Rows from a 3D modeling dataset
==*==

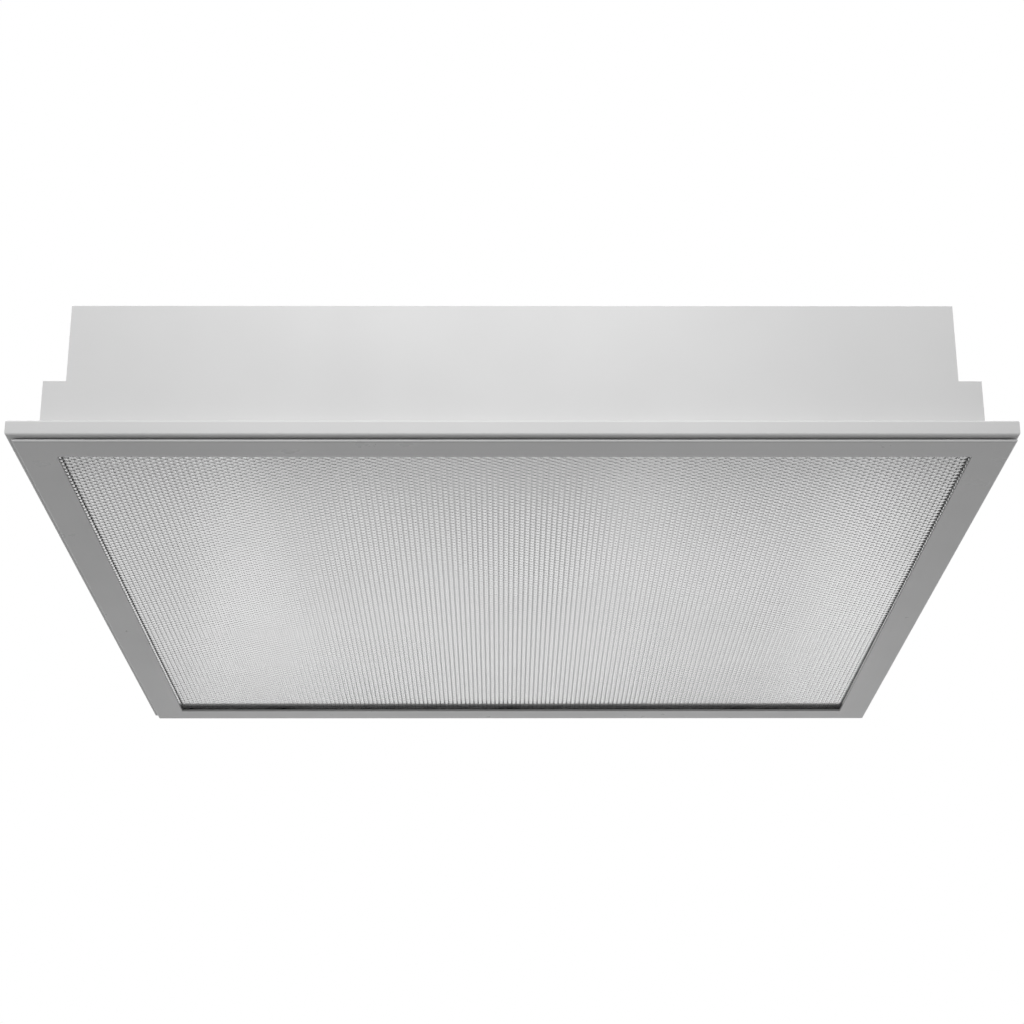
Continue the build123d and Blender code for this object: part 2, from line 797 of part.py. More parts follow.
width, length, height = ballast_size
with BuildPart(Plane((ballast_x, 0, tray_z))) as ballast_case:
    Box(width, length, height, align=(Align.CENTER, Align.CENTER, Align.MIN))
    fillet(edges().filter_by(Axis.Y).group_by(Axis.Z)[-1], ballast_edge_radius)
    ear_length = length + 2 * ballast_ear
    Box(width, ear_length, ballast_ear_sheet, align=(Align.CENTER, Align.CENTER, Align.MIN))
    with BuildSketch(Plane.XY.offset(tray_z)):
        with Locations(*ballast_holes):
            Circle(gear_screw_radius + hole_clearance)
    extrude(amount=ballast_ear_sheet, mode=Mode.SUBTRACT)
save(ballast_case.part, "ballast_case")

with BuildPart() as ballast_connectors:
    for end in ends.values():
        low_y, high_y = sorted((end * length / 2, end * (length / 2 + connector_size[1])))
        bottom = tray_z + ballast_ear_sheet + gear_screw_head + connector_lift
        half = connector_size[0] / 2
        low = (ballast_x - half, low_y, bottom)
        high = (ballast_x + half, high_y, bottom + connector_size[2])
        block(low, high)
save(ballast_connectors.part, "ballast_connectors")


def gear_screw(x, y, seat):
    """A pan-head screw through the tray, its head resting at the height seat."""
    tail = tray_bottom - gear_screw_tail
    with BuildPart(Plane((x, y, seat))) as screw:
        Cylinder(gear_screw_head_radius, gear_screw_head, align=(Align.CENTER, Align.CENTER, Align.MIN))
        chamfer(faces().sort_by(Axis.Z)[-1].edges(), gear_screw_head / 3)
        Cylinder(gear_screw_radius, seat - tail, align=(Align.CENTER, Align.CENTER, Align.MAX))
    return screw.part


with BuildPart() as ballast_screws:
    for x, y in ballast_holes:
        add(gear_screw(x, y, tray_z + ballast_ear_sheet))
save(ballast_screws.part, "ballast_screws")

with BuildPart() as earth_screw:
    add(gear_screw(earth_x, terminal_y, tray_z))
save(earth_screw.part, "earth_screw")

terminal_top = tray_z + terminal_size[2]
well_places = [
    (entry_x + (i - (terminal_poles - 1) / 2) * terminal_pitch, terminal_y)
    for i in range(terminal_poles)
]
with BuildPart(Plane((entry_x, terminal_y, tray_z))) as mains_terminal_block:
    Box(*terminal_size, align=(Align.CENTER, Align.CENTER, Align.MIN))
    with BuildSketch(Plane.XY.offset(terminal_top)):
        with Locations(*well_places):
            Circle(terminal_well_radius)
    extrude(amount=-terminal_well, mode=Mode.SUBTRACT)
save(mains_terminal_block.part, "mains_terminal_block")

with BuildPart() as terminal_screws:
    with BuildSketch(Plane.XY.offset(terminal_top - terminal_well)):
        with Locations(*well_places):
            Circle(terminal_screw_radius)
    extrude(amount=terminal_screw)
save(terminal_screws.part, "terminal_screws")

# ---- Cable entry: grommet, and a plug in the spare hole ----

outer_rim = entry_radius + grommet_rim
grommet_length = sheet + 2 * grommet_lip
with BuildPart(Plane(origin=(entry_x, inner_y, entry_z), z_dir=(0, 1, 0))) as cable_grommet:
    Cylinder(outer_rim, grommet_lip, align=(Align.CENTER, Align.CENTER, Align.MAX))
    Cylinder(entry_radius, sheet, align=(Align.CENTER, Align.CENTER, Align.MIN))
    with Locations((0, 0, sheet)):
        Cylinder(outer_rim, grommet_lip, align=(Align.CENTER, Align.CENTER, Align.MIN))
    Cylinder(grommet_bore, 2 * grommet_length, mode=Mode.SUBTRACT)
save(cable_grommet.part, "cable_grommet")

with BuildPart(Plane(origin=(-entry_x, half_length, entry_z), z_dir=(0, 1, 0))) as blanking_plug:
    Cylinder(outer_rim, plug_cap, align=(Align.CENTER, Align.CENTER, Align.MIN))
    chamfer(faces().sort_by(Axis.Y)[-1].edges(), plug_cap / 2)
    plug_radius = entry_radius - hole_clearance
    Cylinder(plug_radius, plug_barrel, align=(Align.CENTER, Align.CENTER, Align.MAX))
save(blanking_plug.part, "blanking_plug")
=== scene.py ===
import json
import math

import bmesh
import bpy
from mathutils import Matrix, Vector


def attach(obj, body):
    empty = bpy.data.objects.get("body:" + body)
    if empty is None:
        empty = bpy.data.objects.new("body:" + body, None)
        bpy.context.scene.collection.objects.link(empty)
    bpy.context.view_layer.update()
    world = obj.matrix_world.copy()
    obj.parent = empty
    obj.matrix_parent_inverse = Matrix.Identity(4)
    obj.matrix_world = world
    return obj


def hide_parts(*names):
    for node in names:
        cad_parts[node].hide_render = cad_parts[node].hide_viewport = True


# A square recessed ceiling light with a prismatic lens, dressed for rendering.
# Pieces are drawn in millimetres, in the frame of the CAD model. Lamps, floor and camera are
# in metres.

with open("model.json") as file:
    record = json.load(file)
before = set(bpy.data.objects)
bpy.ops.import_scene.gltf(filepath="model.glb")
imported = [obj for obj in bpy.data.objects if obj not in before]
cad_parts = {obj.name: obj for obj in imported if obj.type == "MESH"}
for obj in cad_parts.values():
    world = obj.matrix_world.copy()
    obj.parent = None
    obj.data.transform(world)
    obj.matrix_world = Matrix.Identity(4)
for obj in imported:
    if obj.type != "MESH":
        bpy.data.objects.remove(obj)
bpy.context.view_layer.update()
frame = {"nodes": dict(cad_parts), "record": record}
nodes = frame["nodes"]
MM = 0.001


def box(node):
    """Low and high corner of a CAD node at rest, in millimetres."""
    obj = nodes[node]
    places = [obj.matrix_world @ v.co / MM for v in obj.data.vertices]
    return [Vector([pick(p[i] for p in places) for i in range(3)]) for pick in (min, max)]


def middle(node):
    low, high = box(node)
    return (low + high) / 2


def placed(name, data):
    """A new object in the scene."""
    obj = bpy.data.objects.new(name, data)
    bpy.context.scene.collection.objects.link(obj)
    return obj


# ---------------------------------------------------------------- materials

materials = {}


def new_material(name):
    mat = bpy.data.materials.new(name)
    mat.use_nodes = True
    materials[name] = mat
    return mat.node_tree, mat.node_tree.nodes["Principled BSDF"]


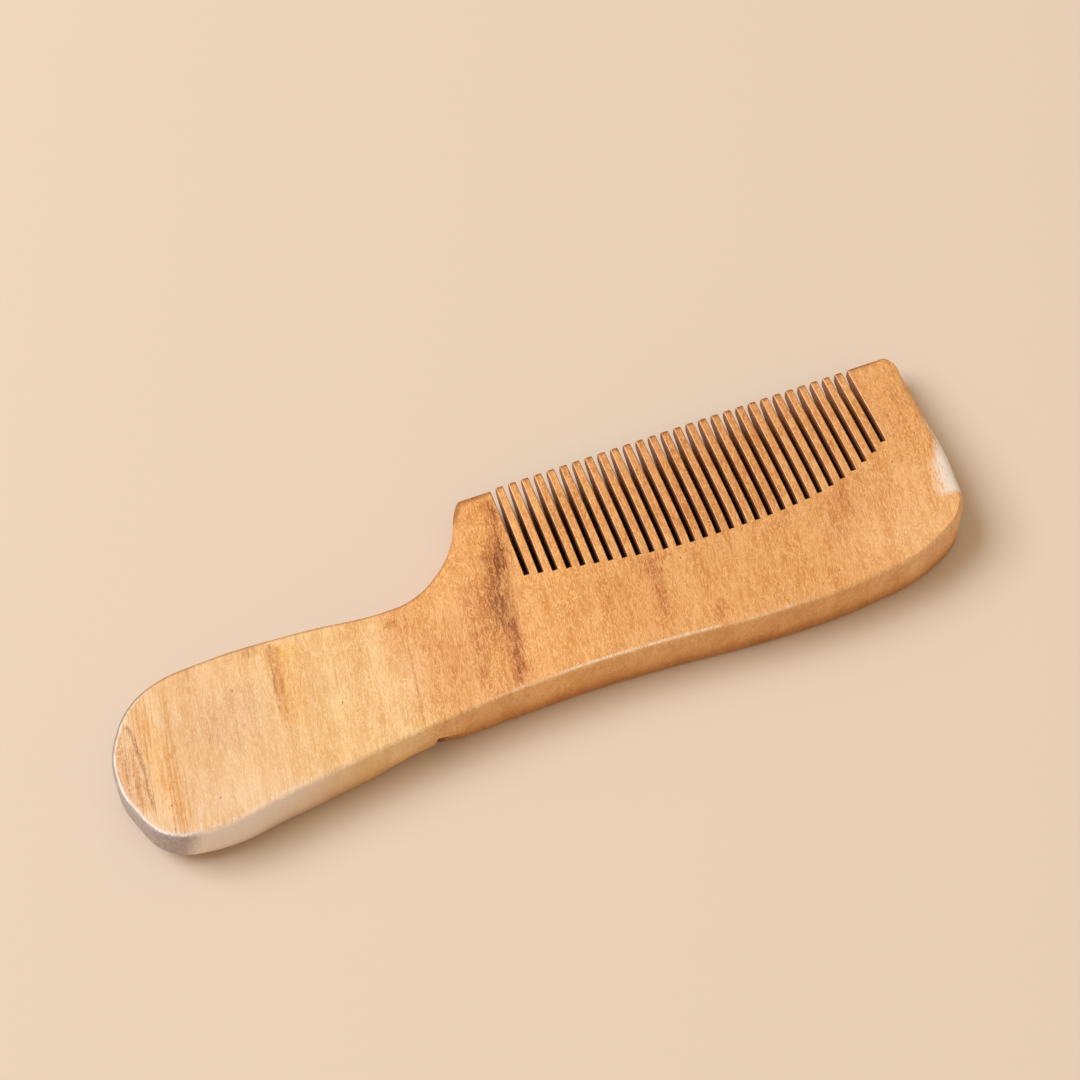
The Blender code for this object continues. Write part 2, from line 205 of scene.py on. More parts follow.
@dataclass(frozen=True)
class CombSizes:
    """The sizes of the comb. Shares are parts of the length, the head or the handle that they belong to."""

    length: float = 172.0 * MM
    handle_length: float = 59.2 * MM
    head_depth: float = 48.5 * MM
    handle_width: float = 34.6 * MM
    handle_offset: float = 36.05 * MM
    thickness: float = 11.5 * MM

    taper_length: float = 25.0 * MM
    taper_power: float = 1.15
    tip_thickness: float = 2.95 * MM
    nose_length: float = 1.0 * MM
    nose_flat: float = 1.2 * MM
    end_thinning: float = 2.6 * MM
    thinned_length: float = 30.0 * MM
    thinning_power: float = 1.5

    tooth_pitch: float = 2.686 * MM
    inner_guard_width: float = 7.79 * MM
    outer_guard_width: float = 10.4 * MM
    kerf_width: float = 1.15 * MM
    mouth_width: float = 1.25 * MM
    tip_gap: float = 1.85 * MM
    slimmed_length: float = 8.0 * MM
    tip_round_length: float = 0.5 * MM
    first_kerf_lean: float = radians(3.3)
    last_kerf_lean: float = radians(1.9)
    lean_place: float = 13.7 * MM
    deepest_kerf: float = 28.1 * MM
    inner_kerf_fall: float = 4.6 * MM
    outer_kerf_fall: float = 8.0 * MM
    deepest_place: float = 0.43
    inner_fall_power: float = 1.4
    outer_fall_power: float = 3.7

    face_round: float = 0.9 * MM
    end_face_round: float = 2.4 * MM
    crisp_turn: float = radians(38.0)
    crisp_growth: float = 2.0
    crisp_from_y: float = -9.3 * MM
    crisp_fade: float = 1.5 * MM
    largest_under_round: float = 4.6 * MM
    palm_fade: float = 12.0 * MM
    tip_fade: float = 20.0 * MM
    inner_corner_round: float = 1.5 * MM
    outer_corner_round: float = 1.8 * MM
    inner_tip_drop: float = 0.6 * MM
    tips_rise: float = 0.8 * MM

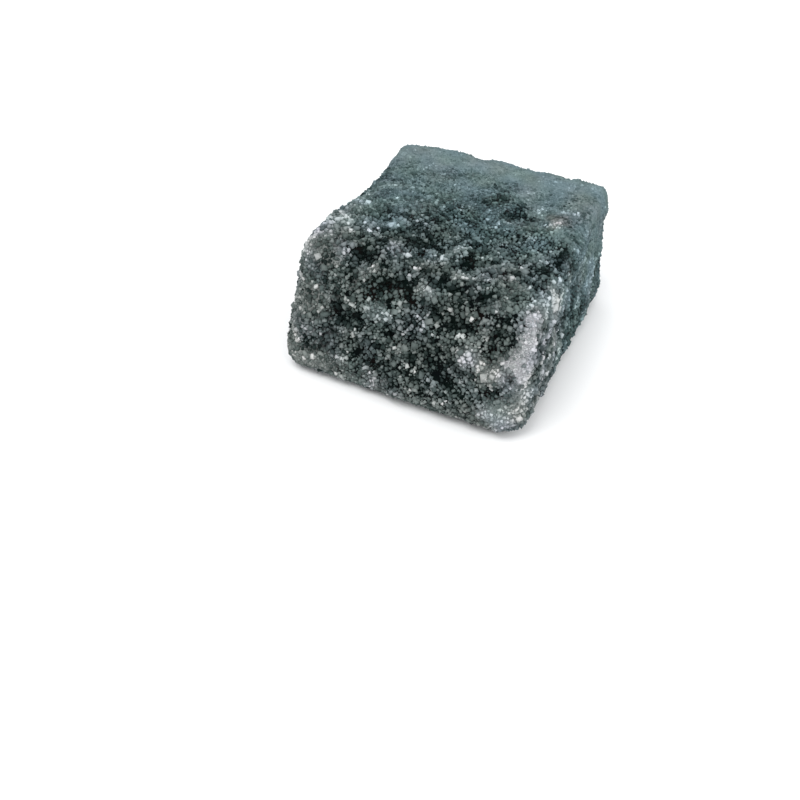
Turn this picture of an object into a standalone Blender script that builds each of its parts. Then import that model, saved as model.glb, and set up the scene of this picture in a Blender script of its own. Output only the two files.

==*==

- [WHAT THE EXERCISE ASKS]
Quote word for word every line from the one that has "half_length, entry_z), z_dir=(0, 1, 0)))" through the one that has "obj.parent = empty".

- [SOLUTION FOR THIS EXERCISE]
with BuildPart(Plane(origin=(-entry_x, half_length, entry_z), z_dir=(0, 1, 0))) as blanking_plug:
    Cylinder(outer_rim, plug_cap, align=(Align.CENTER, Align.CENTER, Align.MIN))
    chamfer(faces().sort_by(Axis.Y)[-1].edges(), plug_cap / 2)
    plug_radius = entry_radius - hole_clearance
    Cylinder(plug_radius, plug_barrel, align=(Align.CENTER, Align.CENTER, Align.MAX))
save(blanking_plug.part, "blanking_plug")
=== scene.py ===
import json
import math

import bmesh
import bpy
from mathutils import Matrix, Vector


def attach(obj, body):
    empty = bpy.data.objects.get("body:" + body)
    if empty is None:
        empty = bpy.data.objects.new("body:" + body, None)
        bpy.context.scene.collection.objects.link(empty)
    bpy.context.view_layer.update()
    world = obj.matrix_world.copy()
    obj.parent = empty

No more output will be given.